__Stated problem__
Return all the data, word for word.
===
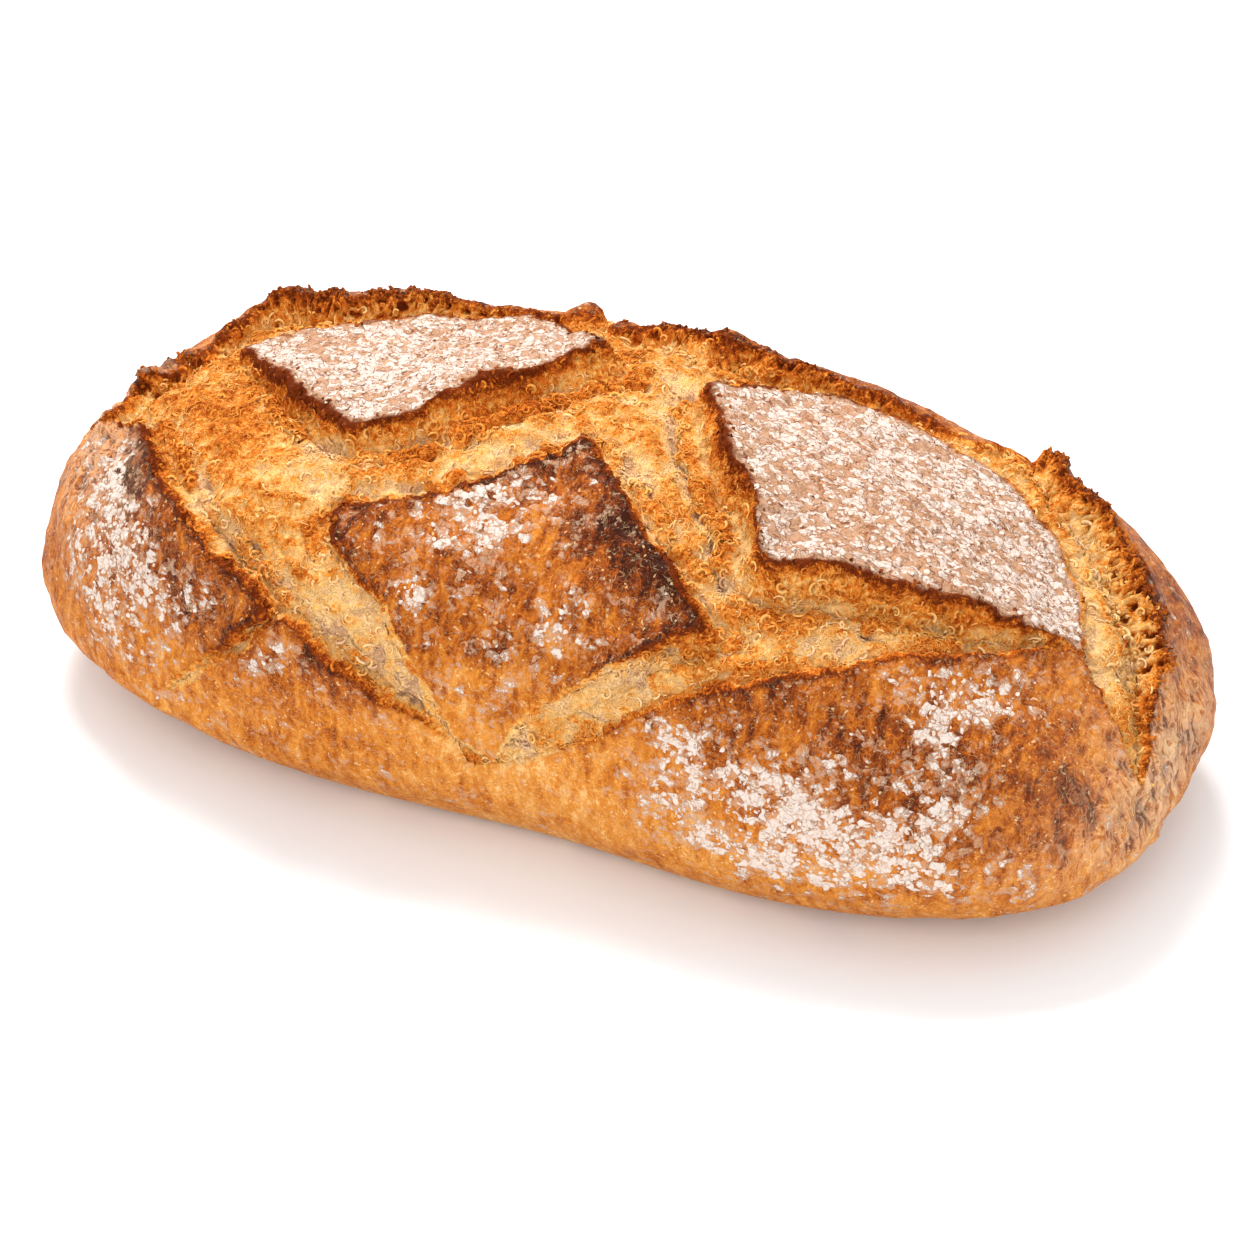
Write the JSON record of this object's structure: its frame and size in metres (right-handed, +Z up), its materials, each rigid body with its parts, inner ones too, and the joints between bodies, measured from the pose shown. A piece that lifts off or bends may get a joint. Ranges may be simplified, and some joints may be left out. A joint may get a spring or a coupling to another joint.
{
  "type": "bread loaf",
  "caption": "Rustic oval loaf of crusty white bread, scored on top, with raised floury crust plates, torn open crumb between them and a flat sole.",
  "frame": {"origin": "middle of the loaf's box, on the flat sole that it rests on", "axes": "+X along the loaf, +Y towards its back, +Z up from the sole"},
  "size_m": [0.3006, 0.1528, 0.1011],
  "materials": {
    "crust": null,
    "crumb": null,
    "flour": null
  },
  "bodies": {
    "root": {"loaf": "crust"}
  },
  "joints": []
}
===
__Completed exercise__
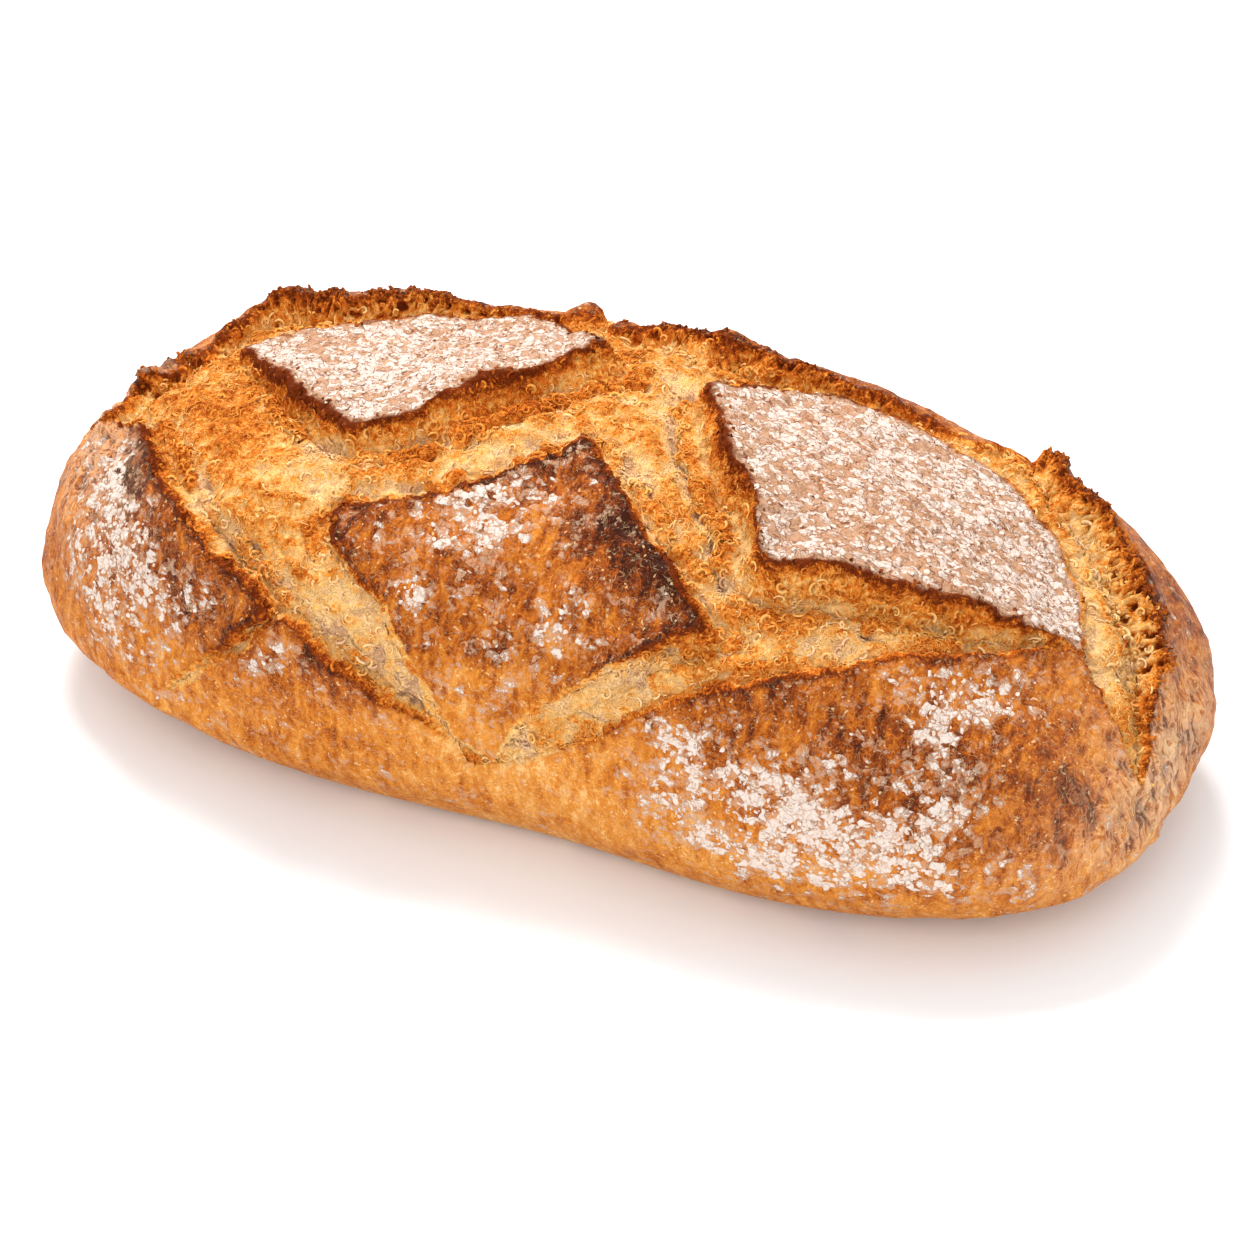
Write the JSON record of this object's structure: its frame and size in metres (right-handed, +Z up), its materials, each rigid body with its parts, inner ones too, and the joints between bodies, measured from the pose shown. A piece that lifts off or bends may get a joint. Ranges may be simplified, and some joints may be left out. A joint may get a spring or a coupling to another joint.
{
  "type": "bread loaf",
  "caption": "Rustic oval loaf of crusty white bread, scored on top, with raised floury crust plates, torn open crumb between them and a flat sole.",
  "frame": {"origin": "middle of the loaf's box, on the flat sole that it rests on", "axes": "+X along the loaf, +Y towards its back, +Z up from the sole"},
  "size_m": [0.3006, 0.1528, 0.1011],
  "materials": {
    "crust": null,
    "crumb": null,
    "flour": null
  },
  "bodies": {
    "root": {"loaf": "crust"}
  },
  "joints": []
}